Alston’s work has been included in the GCSE and A level curriculums, and Alston was chair of Youth Dance England for seven years until ACE closed it in 2016 leaving, he says, no leadership position for dance education.
After 25 years, however, there is to be new emphasis on youth to the subsidised touring programme – “I agreed, but it’s risky in that this organisation has not toured a young co for ages, while my company has spent 25 years building an audience it doesn’t happen over night”. The company is about to embark on its last tour as Alston himself leaves the Place at last; the last programme will include a piece to mark The Place’s 50thbirthday, At Home.

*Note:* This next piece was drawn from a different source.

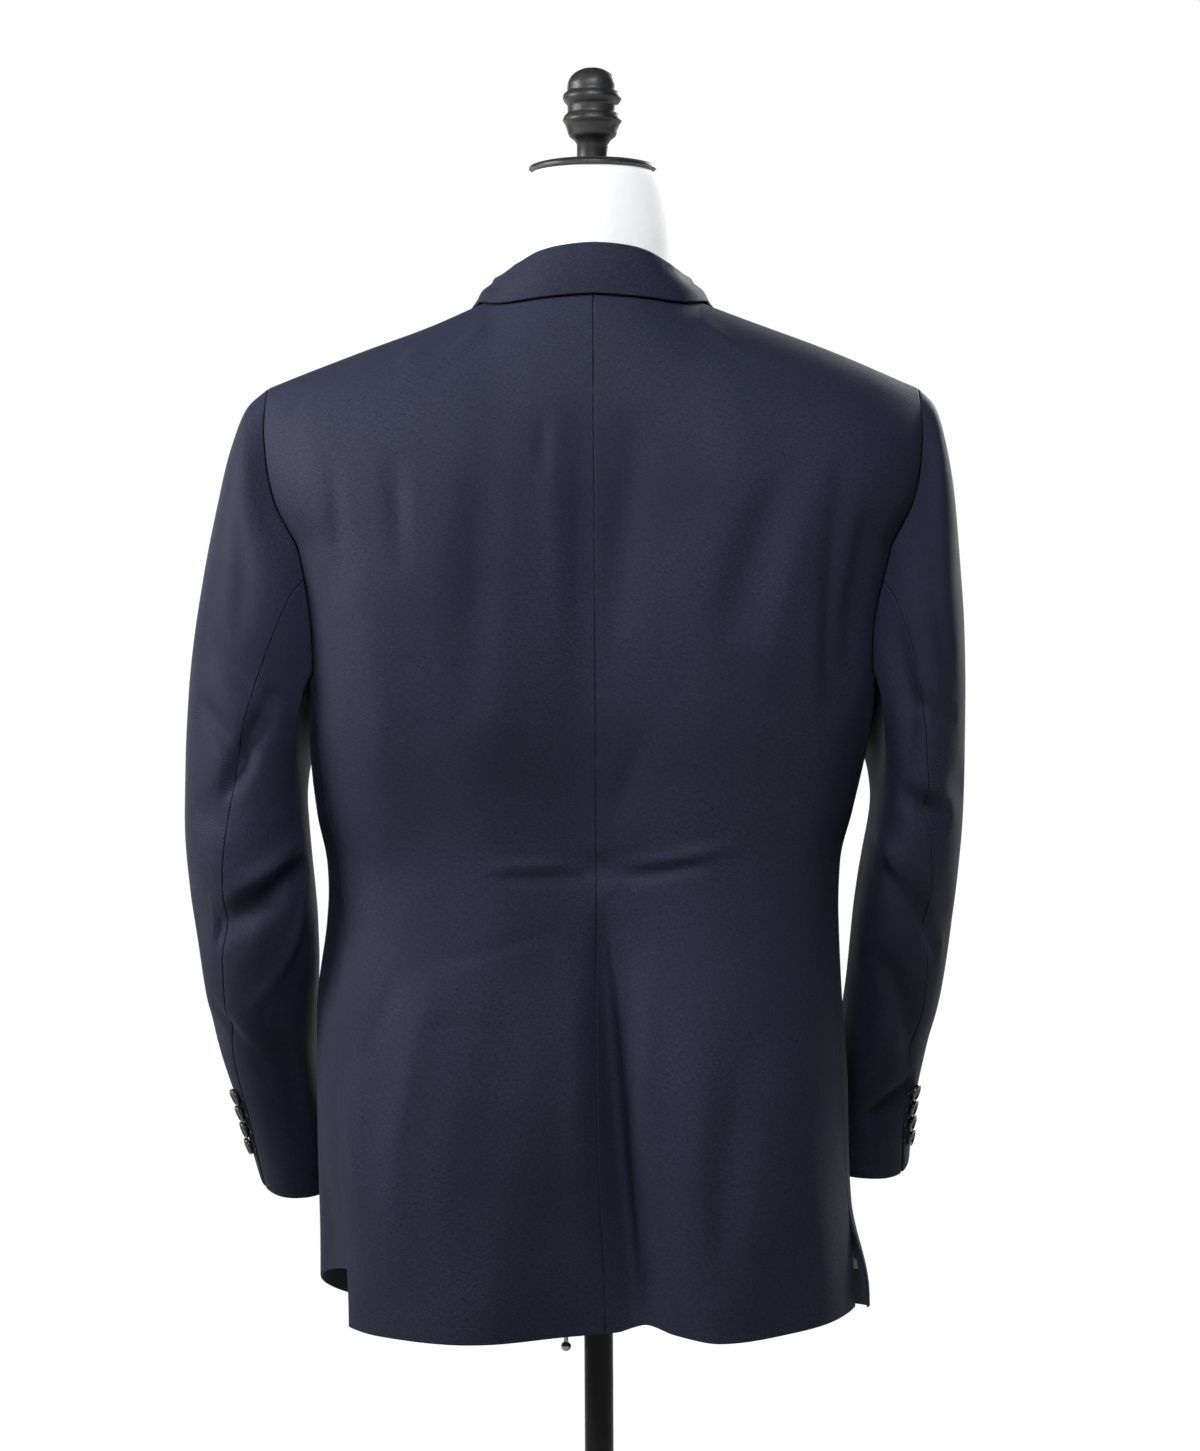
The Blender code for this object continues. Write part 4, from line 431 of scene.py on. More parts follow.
CUFF_LAP_SHARES, CUFF_LAP_TURNS = (0.895, 0.993), (-14.0, 12.0)
CUFF_LAP_GAP, CUFF_LAP_WALL, CUFF_LAP_ROLL = 0.0005, 0.0012, 0.0005
CUFF_LAP_GRID = (26, 20)

# ------------------------------------------------------------------ sewing
CUFF_HOLE_IN, CUFF_HOLE_OUT = 2.5, 11.0  # from the button towards the vent, in degrees
LAPEL_STITCH_IN = 7  # grid lines in from the lapel's edge
STITCH_STEP, STITCH_LONG, STITCH_R = 0.0042, 0.0013, 0.00022
LAPEL_HOLE_LONG, LAPEL_HOLE_ROW, LAPEL_HOLE_COLUMN = 0.020, 0.83, 0.74  # the last two as shares
FRONT_STITCH_IN, FRONT_STITCH_DROP, FRONT_STITCH_LOW_Z = 0.0055, 0.010, 0.735
FRONT_STITCH_SKIP = {1: 6, -1: 70}  # left out below the button; the left front hides more of them
TACK_LONG, TACK_STEP, TACK_HALF = 0.013, 0.0007, 0.0009  # the last is half the bar's width
TACK_OUT, TACK_RISE, TACK_THREAD_R = 0.0022, 0.0005, 0.0003  # off the front, and over its own ends
HOLE_STEP, HOLE_THREAD_R, HOLE_END_STITCHES = 0.0009, 0.0004, 5  # round a buttonhole
# The points of a buttonhole's stitches, as out from the slot and up from the cloth.
HOLE_SIDE_STITCH = ((0.0003, 0.0001), (0.0008, 0.00055), (0.0014, 0.0001))
HOLE_END_STITCH = ((0.0003, 0.0001), (0.0009, 0.00055), (0.0015, 0.0001))
# As shares of a button's thickness: where its thread lies, its ends, its arch and the holes' depth.
THREAD_TOP, THREAD_END, THREAD_ARCH, HOLE_DEEP = 0.62, 0.32, 0.10, 0.42
# How far a thread is from a hole's middle, as a share of the hole's radius, the thread's own radius
# as a share of the button's, and its lift in metres.
THREAD_PAIR, THREAD_R, THREAD_OFF = 0.286, 0.0412, 2e-4
# A button's section from its middle over its rim and back below, as shares of radius and thickness.
BUTTON_DISH = (
    (0, 0.60), (0.08, 0.60), (0.14, 0.60), (0.2, 0.60), (0.26, 0.60), (0.32, 0.60), (0.38, 0.60),
    (0.44, 0.60), (0.5, 0.605), (0.56, 0.62), (0.62, 0.67), (0.68, 0.78), (0.73, 0.88),
    (0.78, 0.95), (0.84, 1.0), (0.9, 0.985), (0.95, 0.92), (0.985, 0.80), (1.0, 0.62), (1.0, 0.40),
    (0.985, 0.22), (0.93, 0.08), (0.7, 0.0), (0.35, 0.0), (0, 0.0),
)

# ------------------------------------------------------------------ camera and lights
PHOTO_HIGH, FOCAL_PX = 1451, 4300.0
CAMERA_PLACE = (-0.0034, 3.230, 1.145)
CAMERA_ROLL = 0.30
SENSOR, CLIP = 36.0, (0.05, 60)
FLOOR_RINGS, FLOOR_SIDES, FLOOR_DROP = (0.6, 1.4, 2.2, 3.2, 4.6, 7.0), 96, 0.0002
FLOOR_GLOW = (0.6, 3.3, 0.42, 1.0)  # from the first distance to the second, its low and high
WORLD_LIGHT = 0.03
NECK_GLOW_Z, NECK_GLOW = (1.463, 1.492), 0.35  # painted glow: the jersey emits light that whitens the neck, rising between these heights to this strength
LIGHT_AIM = (0, 0, 1.15)
LIGHTS = (  # name, place, size, power, colour and spread in degrees
    ("key", (1.76, 0.31, 1.95), (0.8, 0.8), 8.0, (1.0, 0.985, 0.96), 75.0),
    ("fill", (0.0, 1.50, 2.47), (0.9, 0.9), 5.4, (0.95, 0.97, 1.0), 75.0),
    ("front", (-1.70, -2.70, 2.40), (1.2, 1.2), 22.0, (1.0, 0.99, 0.97), 80.0),
    ("front_fill", (1.30, -2.90, 1.60), (1.2, 1.6), 2.5, (1.0, 1.0, 1.0), 90.0),
)


# ================================================================== tables and curves
def hermite(t, long, low, high, low_slope, high_slope):
    """A cubic between two values with their slopes, at a share t of a stretch so long."""
    return (
        low * (1 + 2 * t) * (1 - t) ** 2
        + low_slope * long * t * (1 - t) ** 2
        + high * t * t * (3 - 2 * t)
        + high_slope * long * t * t * (t - 1)
    )


def curve(rows, columns, key, value):
    """A smooth curve through one column of a table as a function of another column."""
    x = np.array([row[columns.index(key)] for row in rows], float)
    y = np.array([row[columns.index(value)] for row in rows], float)
    step = np.diff(y) / np.diff(x)
    slope = np.zeros(len(x))
    turning = step[:-1] * step[1:] <= 0
    slope[1:-1] = np.where(
        turning, 0.0, 2 * step[:-1] * step[1:] / np.where(turning, 1.0, step[:-1] + step[1:])
    )
    slope[0], slope[-1] = step[0], step[-1]

    def at(place):
        p = np.clip(np.asarray(place, float), x[0], x[-1])
        i = np.clip(np.searchsorted(x, p) - 1, 0, len(x) - 2)
        long = x[i + 1] - x[i]
        return hermite((p - x[i]) / long, long, y[i], y[i + 1], slope[i], slope[i + 1])

    return at


def ease(t):
    t = np.clip(t, 0, 1)
    return t * t * (3 - 2 * t)


def powered(value, power):
    return np.sign(value) * np.abs(value) ** (2 / power)


def unit(vectors):
    return vectors / np.maximum(np.linalg.norm(vectors, axis=-1, keepdims=True), 1e-12)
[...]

“I found it painful, but I’ve gone beyond that now” he says. He’s not resentful about leaving the Place, which he says has always been kind to him and to his company. “I’m really enjoying the existence of the company now. Artists aren’t always right about their own work, but I’m very clear that the work I’m doing at the moment is as good as anything I’ve done, in a strange way.
“Because this is going to be curtailed it’s become very precious, and therefore every piece I make has to be the very best that I can do. I can feel an extra energy, extra commitment, taking more trouble.”
The new Richard Alston Dance Company season is at Sadler's Wells on March 1 and 2, with two new works.